UX research is the study of user experience. With its help, designers discover user problems and needs, analyze and propose solutions. There are even separate professions: UX designer and UX researcher. Usually, UX research is one of the stages of work on a project.
The research is usually done by a designer or business analyst. A UX research approach should be used both before starting a new business and analyzing and improving an existing one. In the first case, it will help test hypotheses and refine them in accordance with the needs of the potential audience. In the second – to find out users’ problems and solve them by adjusting or adding new functions.
To conduct research, it is enough to know the client’s business idea.
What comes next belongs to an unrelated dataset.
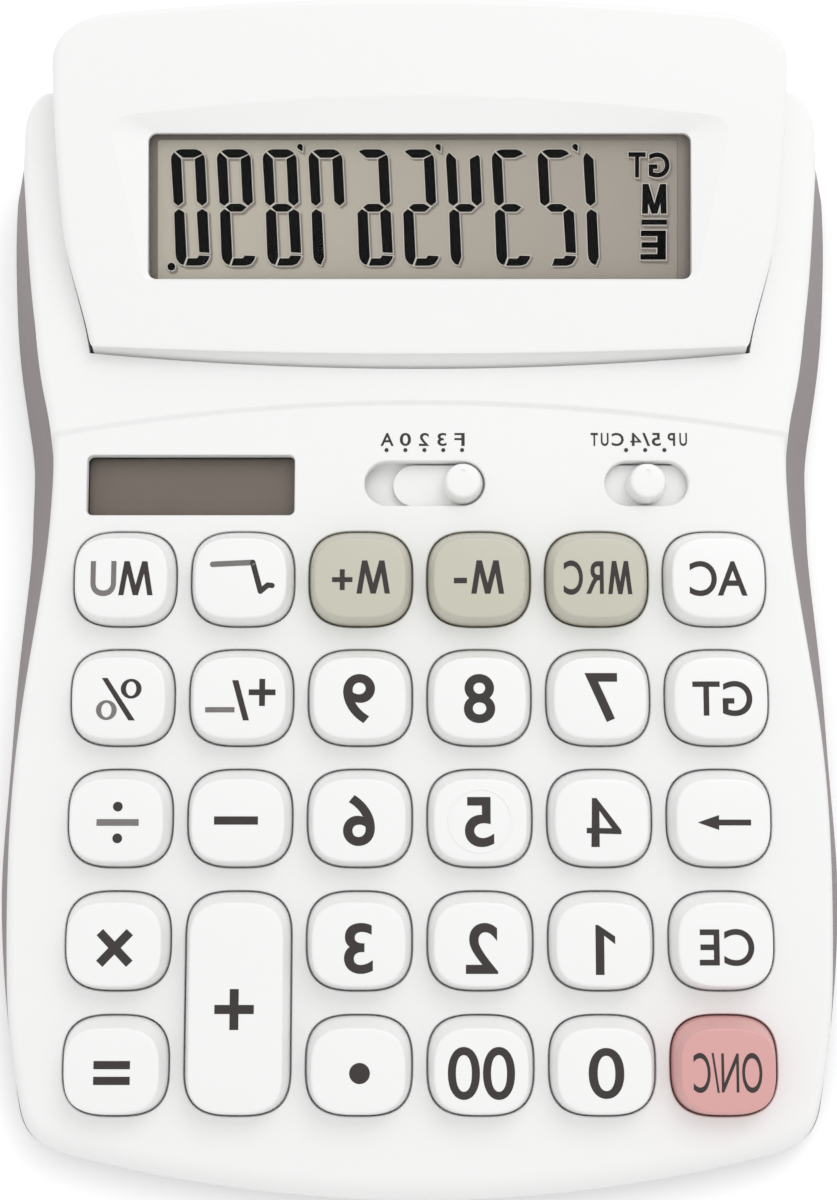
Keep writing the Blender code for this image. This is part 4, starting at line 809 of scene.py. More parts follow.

The technique can be mastered in courses or independently in practice and can be applied both in digital and in the physical environment.
UX Research Stages
Ideal UX research can be roughly divided into the following stages:
- collection of business requirements;
- market analysis;
- target audience analysis;
- generation of solutions;
- the summary as a list of functionality.
Research usually consists of a set of exercises that are appropriate for the design matter. The client may well know their market and competitors but poorly understand the target audience and vice versa. They may also have no knowledge at all.
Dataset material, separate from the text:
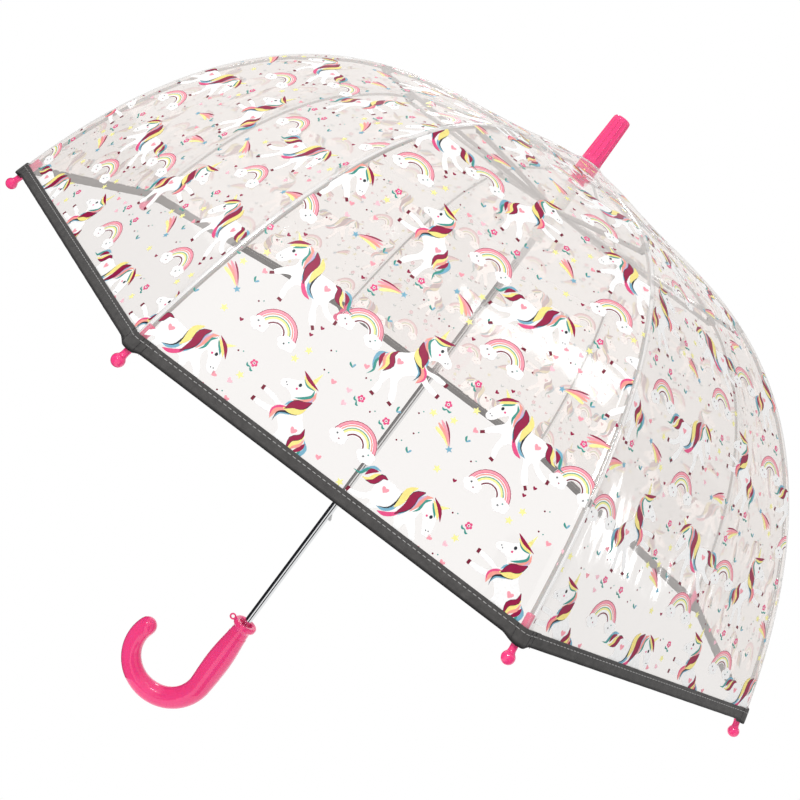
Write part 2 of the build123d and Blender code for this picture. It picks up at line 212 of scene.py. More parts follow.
def crown_swell(out):
    """How far the stretched film stands above the frame's curve, near the crown."""
    x = np.maximum(out - CANOPY_CURVE[0][0] * MM, 0) / SWELL_PLACE
    return SWELL * (x * np.exp(1 - x)) ** 1.5


def canopy(t):
    """Distance from the shaft and height of the canopy's outer surface over a rib."""
    weights = ((1 - t) ** 3, 3 * t * (1 - t) ** 2, 3 * t * t * (1 - t), t ** 3)
    out = sum(w * p[0] for w, p in zip(weights, CANOPY_CURVE)) * MM
    rise = sum(w * p[1] for w, p in zip(weights, CANOPY_CURVE)) * MM
    return out, RIM_Z + rise + crown_swell(out)


def canopy_inwards(t):
    """Unit vector (out, up) square to the canopy's curve, towards the inside."""
    a, b = canopy(t - 0.001), canopy(t + 0.001)
    run, rise = b[0] - a[0], b[1] - a[1]
    length = np.hypot(run, rise)
    return rise / length, -run / length


def inside(t, depth):
    """A point (out, up) that deep under the canopy's curve, over a rib."""
    (out, up), (normal_out, normal_up) = canopy(t), canopy_inwards(t)
    depth = depth + 0.5 * crown_swell(out)
    return out + normal_out * depth, up + normal_up * depth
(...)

Collecting Business Requirements
This is the starting point that each project goes through. First, the designer must find out what goals the client wants to achieve. Basically, it’s about figuring out and evaluating how the design will help bring the business money.
This phase consists of briefing the client and building a UX research strategy. The latter will help determine how best to achieve your business goal. Often, at the stage of collecting business requirements, the client already puts forward some hypotheses, which ultimately need to be confirmed or refuted.
Market Analysis
A UX audit is done for existing products. This is a detailed breakdown of usability and visual bugs. The product is evaluated for compliance with the laws of UX, composition, color, generally accepted standards, for example, online stores. But this is not enough. Such analysis will not reveal the real problem and will not help delve deeper into it. This is the risk that the business will continue to exist, but no one will use it.
What is usually easiest to do without talking to users? Find a similar business and analyze it. For a clear analysis, do an analysis of competitors – not only direct but also indirect.
For digital products, the Feature Matrix is usually sufficient. This is a comparison table for the absence or presence of any function between the company and its competitors. Sometimes additional information is included in the matrix – for example, the slogan, year of foundation, site visit statistics, the number of users in the App Store.
Target Audience Analysis
You can analyze the target audience through questionnaires or interviews. At this stage of UX research, it is important to know what tasks the user needs to accomplish (jobs), the benefits (gains), and the problems (pains) of the users. A checklist of questions for each activity helps you test hypotheses and understand the online and offline user experience.
For example, we ask about a person’s experience in an application, how they interact with such systems, their impressions, emotions, and failures. And what is very important – we find out the context. This is especially important for products that automate physical processes.
In addition to questionnaires and interviews, the Value Proposition Canvas and Customer Journey Map are made:
- Value Proposition Canvas is the consolidation of jobs, pains, and gains and the choice of a solution from the business side for each job, pain, and gain.
- Customer Journey Map is an analysis of the user’s journey through the service with an analysis of their feelings and thoughts at every stage. It allows you to understand at what stage the problem appears and how to solve it.
Generating Solutions
The design team can generate solutions both independently and jointly with the client. In the latter case, workshops are often held.
Consider generating solutions on the design side. In essence, designers are comparing all the data obtained earlier. For example, they are looking for an answer to user pain in the Feature Matrix. For those problems that cannot be solved by the analysis of competitors, they come up with and offer a solution themselves.
Based on the results of UX research, they compile a list of functionalities. This concludes the UX research. This is followed by the design phase. And most importantly, UX research can only be considered successful if you manage to find the user’s pain and come up with a solution.